Glister-Mary Lee fined for safety breaches after pasta plant explosion

By Oliver Nieburg

- Last updated on GMT

Gilster-Mary Lee's pasta plant in Steelville, Illinois
Gilster-Mary Lee's pasta plant in Steelville, Illinois
US private label firm Glister-Mary Lee has been fined $231,000 by the US Department of Labor’s Occupational Safety and Health Administration (OSHA) for six safety violations following an explosion at a past manufacturing site.

On 6 October last year, two maintenance workers conducting welding operations sustained serious burns after a dust collector at the company’s Steeleville pasta plant exploded.

The workers were trying to repair a metal trough that was leaking granulated sugar within close proximity to a dust collector.

Risk of death or serious injury

OSHA cited Glister-Mary Lee for three wilful and three serious safety violations for the incident.

It said that the company had failed to remove dust deflagration on dust collectors before the welding operations with plain inference to employee safety and health.

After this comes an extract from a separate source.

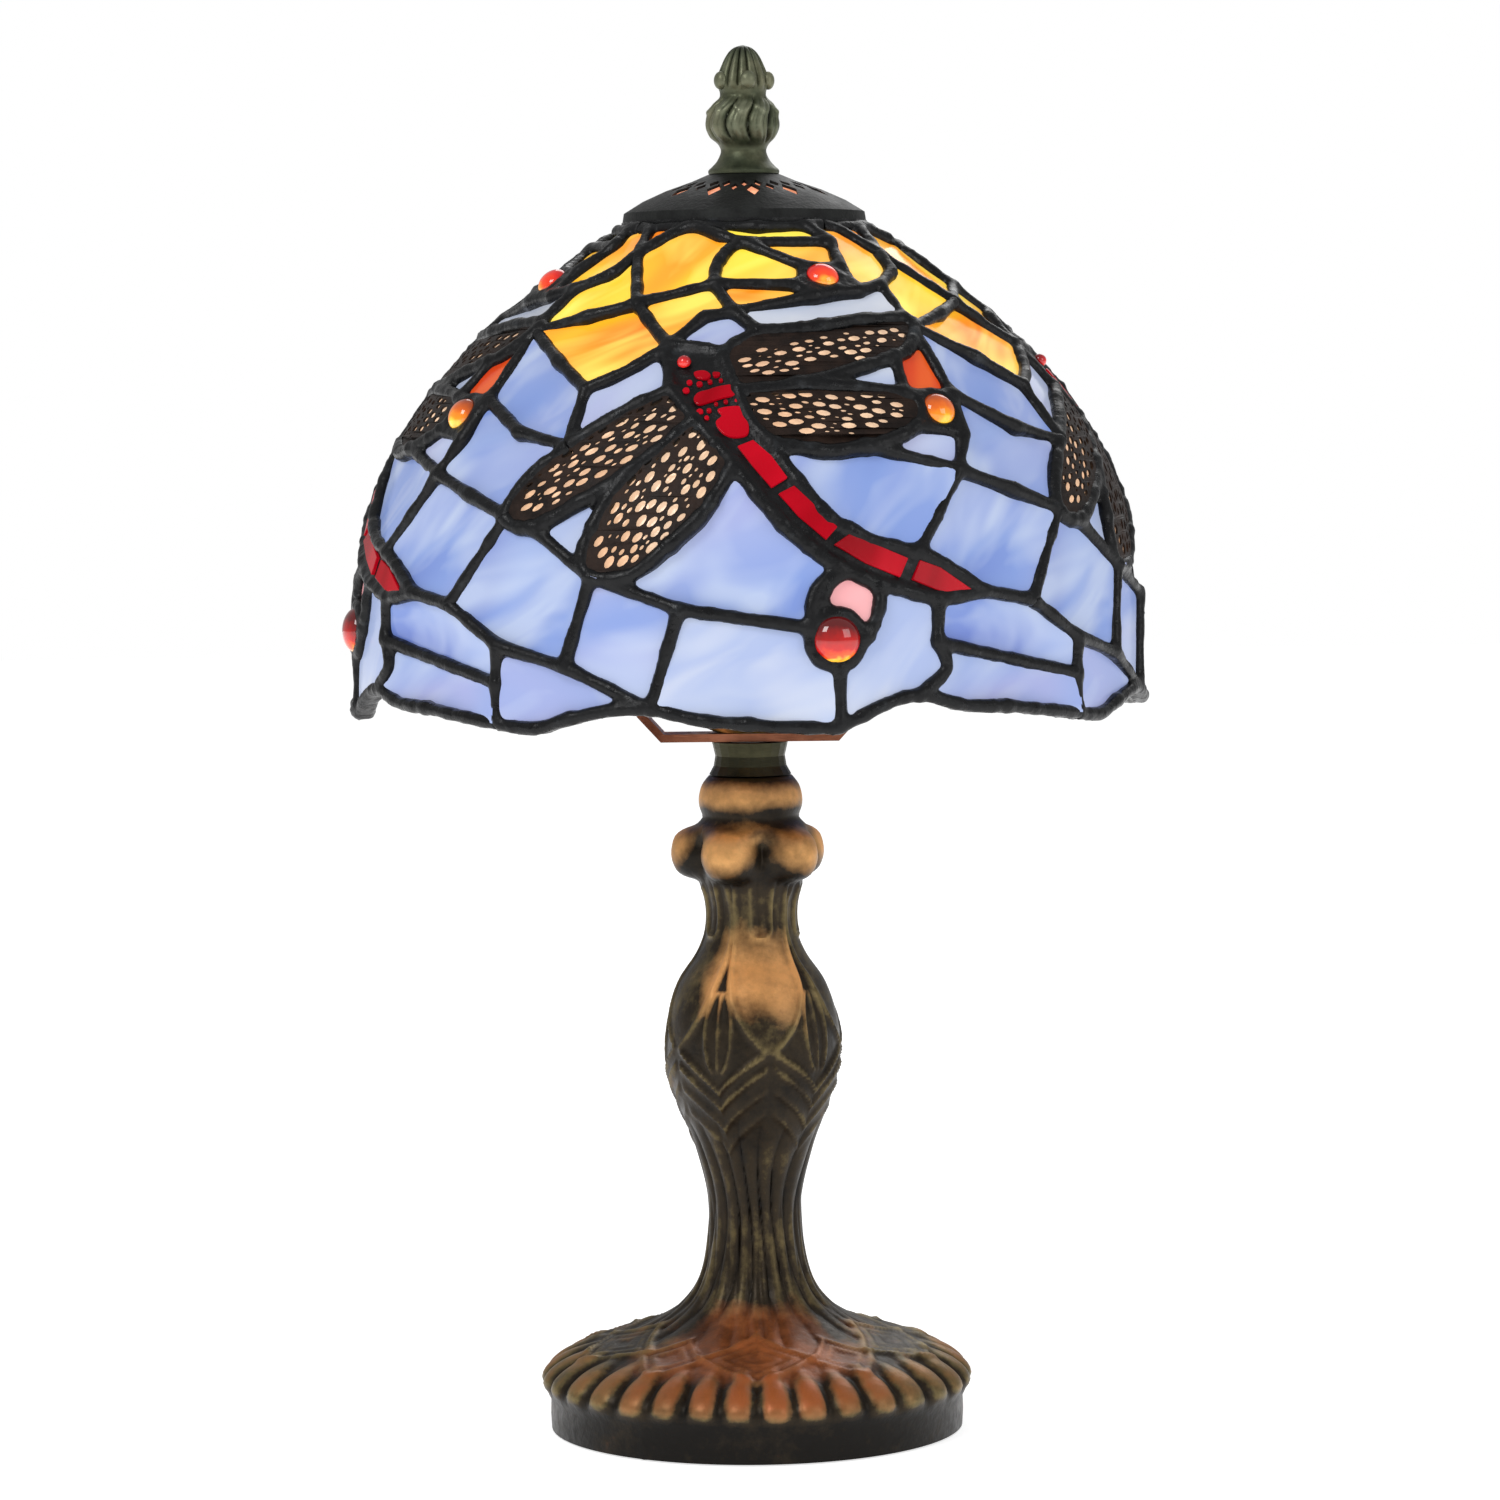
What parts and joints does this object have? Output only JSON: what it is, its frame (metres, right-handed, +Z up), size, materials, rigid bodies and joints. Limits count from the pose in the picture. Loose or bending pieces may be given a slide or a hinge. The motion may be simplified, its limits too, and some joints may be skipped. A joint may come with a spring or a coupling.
{
  "type": "table lamp",
  "caption": "Table lamp with a domed leaded-glass dragonfly shade on a strap bracket over the lampholder, a cast bronze-patina column and round foot.",
  "frame": {"origin": "centre of the foot's resting plane", "axes": "+Z up the lamp's axis, -Y towards the front, where the head of one dragonfly faces, +X to the right seen from the front"},
  "size_m": [0.2052, 0.2052, 0.3493],
  "materials": {
    "bronze": "aged bronze patina, rubbed copper high spots",
    "verdigris": "grey-green patina",
    "blackened": "near-black matte",
    "black_plastic": "moulded black",
    "solder": "black patina, faint gloss",
    "copper_strap": "coppered steel strip",
    "brass": "plain brass",
    "steel": "zinc-plated",
    "felt": "pressed felt",
    "porcelain": "glazed white",
    "opal_bulb": "opal, lit",
    "amber_glass": "streaked opalescent amber and yellow",
    "blue_glass": "streaked opalescent blue and lilac",
    "filigree": "blackened pierced sheet over pale glass",
    "red_glass": "deep red",
    "amber_jewel": "clear cabochon",
    "ruby_jewel": "clear cabochon"
  },
  "bodies": {
    "base": {"base_casting": "bronze", "neck_collar": "bronze", "cord_bushing": "black_plastic", "lamp_pipe": "brass", "pipe_lock_nut": "brass", "pipe_washer": "steel", "ballast_disc": "steel", "felt_pad": "felt", "shade_bracket": "copper_strap", "bracket_stud": "steel", "stud_nut": "steel", "holder_cap": "brass", "holder_insulator": "porcelain", "holder_ring": "porcelain", "screw_shell": "brass", "centre_contact": "brass"},
    "seat": {"seat_washer": "brass"},
    "shade": {"vented_cap": "blackened", "solder_lattice": "solder", "rim_wire": "solder", "aperture_ring": "brass", "crown_glass_1": "amber_glass", "field_glass_1": "blue_glass", "wings_left_1": "filigree", "wings_right_1": "filigree", "dragonfly_body_1": "red_glass", "crown_jewel_1": "amber_jewel", "amber_jewel_1": "amber_jewel", "ruby_jewel_1": "ruby_jewel", "crown_glass_2": "amber_glass", "field_glass_2": "blue_glass", "wings_left_2": "filigree", "wings_right_2": "filigree", "dragonfly_body_2": "red_glass", "crown_jewel_2": "amber_jewel", "amber_jewel_2": "amber_jewel", "ruby_jewel_2": "ruby_jewel", "crown_glass_3": "amber_glass", "field_glass_3": "blue_glass", "wings_left_3": "filigree", "wings_right_3": "filigree", "dragonfly_body_3": "red_glass", "crown_jewel_3": "amber_jewel", "amber_jewel_3": "amber_jewel", "ruby_jewel_3": "ruby_jewel", "crown_glass_4": "amber_glass", "field_glass_4": "blue_glass", "wings_left_4": "filigree", "wings_right_4": "filigree", "dragonfly_body_4": "red_glass", "crown_jewel_4": "amber_jewel", "amber_jewel_4": "amber_jewel", "ruby_jewel_4": "ruby_jewel"},
    "finial_screw": {"finial_insert": "brass"},
    "finial_head": {"finial": "verdigris"},
    "bulb_screw": {"bulb_cap": "brass"},
    "bulb": {"bulb_glass": "opal_bulb"}
  },
  "joints": [
    {"name": "shade_lift", "type": "slide", "parent": "base", "child": "seat", "axis": [0, 0, 1], "range_m": [0, 0.2]},
    {"name": "shade_turn", "type": "hinge", "parent": "seat", "child": "shade", "pos_m": [0, 0, 0.3164], "axis": [0, 0, 1], "continuous": true},
    {"name": "finial_rise", "type": "slide", "parent": "shade", "child": "finial_screw", "axis": [0, 0, 1], "range_m": [0, 0.01]},
    {"name": "finial_turn", "type": "hinge", "parent": "finial_screw", "child": "finial_head", "pos_m": [0, 0, 0.3171], "axis": [0, 0, 1], "range_deg": [0, 3600]},
    {"name": "bulb_rise", "type": "slide", "parent": "base", "child": "bulb_screw", "axis": [0, 0, 1], "range_m": [0, 0.0145]},
    {"name": "bulb_turn", "type": "hinge", "parent": "bulb_screw", "child": "bulb", "pos_m": [0, 0, 0.2267], "axis": [0, 0, 1], "range_deg": [0, 1440]}
  ],
  "couplings": [
    {"joint": "finial_turn", "follows": "finial_rise", "rad_per_m": 6283.2},
    {"joint": "bulb_turn", "follows": "bulb_rise", "rad_per_m": 1731.4}
  ]
}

The company was also found to have failed to inspect areas where welding was to be performed and failed to prohibit welding in the presence of combustible dust, which created risk of death or serious injury.

Karl Armstrong, director of OSHA's Fairview Heights Area Office: “Gilster-Mary Lee Corp. has a responsibility to protect workers conducting welding operations from known hazards in its manufacturing plants, including explosive dust."

“OSHA is committed to protecting workers on the job, especially when employers fail to do so."


OSHA has placed Glister-Mary Lee on its Severe Violator Enforcement Program, which mandates targeted follow-up inspections.

OSHA took the decision as the company had previously been cited for 46 violations since 2002.

Among Glister-Mary Lee’s previous breaches were violations involving combustible dust explosion at the company’s Steelville and Momence plants.

The company has 15 business days from receipt of its citations to comply, request a conference with OSHA’s area director or contest the findings.